Certain tropes are damaging.
The pretty girls thing is one of them
Says he shoots "street." [internet photographer] Really shoots pretty girls and homeless people.—
nick (@vossbrink) January 21, 2013
From The Onion
The homeless thing is another post but it’s a similar idea of objectification. With pretty girls, the nature of the objectification in the trope bothers me given how photography in public is going.
This isn’t to say that all photos of pretty girls are bad. Or that all street photography is bad. Or even that we should all stop taking photos of women in public.
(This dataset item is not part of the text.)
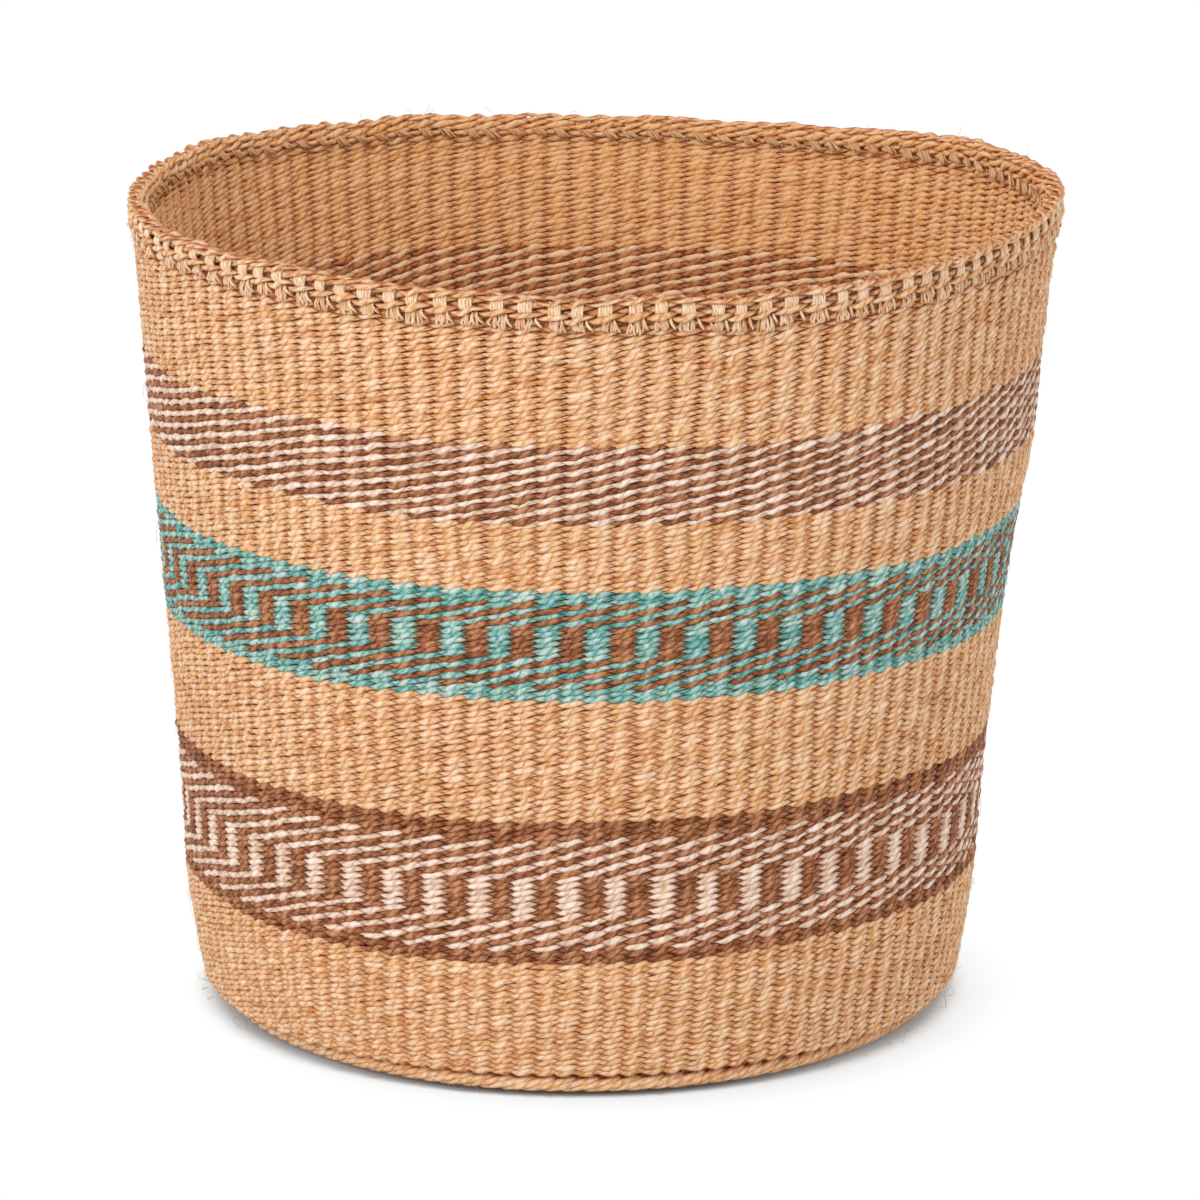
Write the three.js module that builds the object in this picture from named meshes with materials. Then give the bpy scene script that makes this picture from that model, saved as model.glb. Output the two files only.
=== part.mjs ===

It’s just that a lot of the pretty girl street photography I see falls into the technically competent photos of pretty things camp where because the subject is attractive, many people think the photo is good too. While this is a recipe for boring photos which score high on the interestingness scale, it also skirts into human zoo territory. Not a good look.
And it’s worth flagging that the male gaze is one of the tropes of the genre. Questioning this is important. Comparing approaches is important.* Looking and thinking about what works and what doesn’t and where the lines are is important. Most street photographers don’t want to get into the creepshot thing but I always get the feeling that there’s something lurking in there** and I think it’d be interesting to pull it out.
**For example, looking at a selection of Women are Beautiful photos which doesn’t feature the most-famous images.
Doing a Women are Beautiful edit for multiple street photographers would hopefully show that there’s more to a good photo than just a pretty girl. Or they could show how difficult it is to do something constructive with the male gaze. I don’t know, I haven’t seen this proposed tumblr.
But I want to see the problematic tropes get called out more. It’s not a problem that a genre relies on tropes. It’s a problem that the tropes themselves are problems.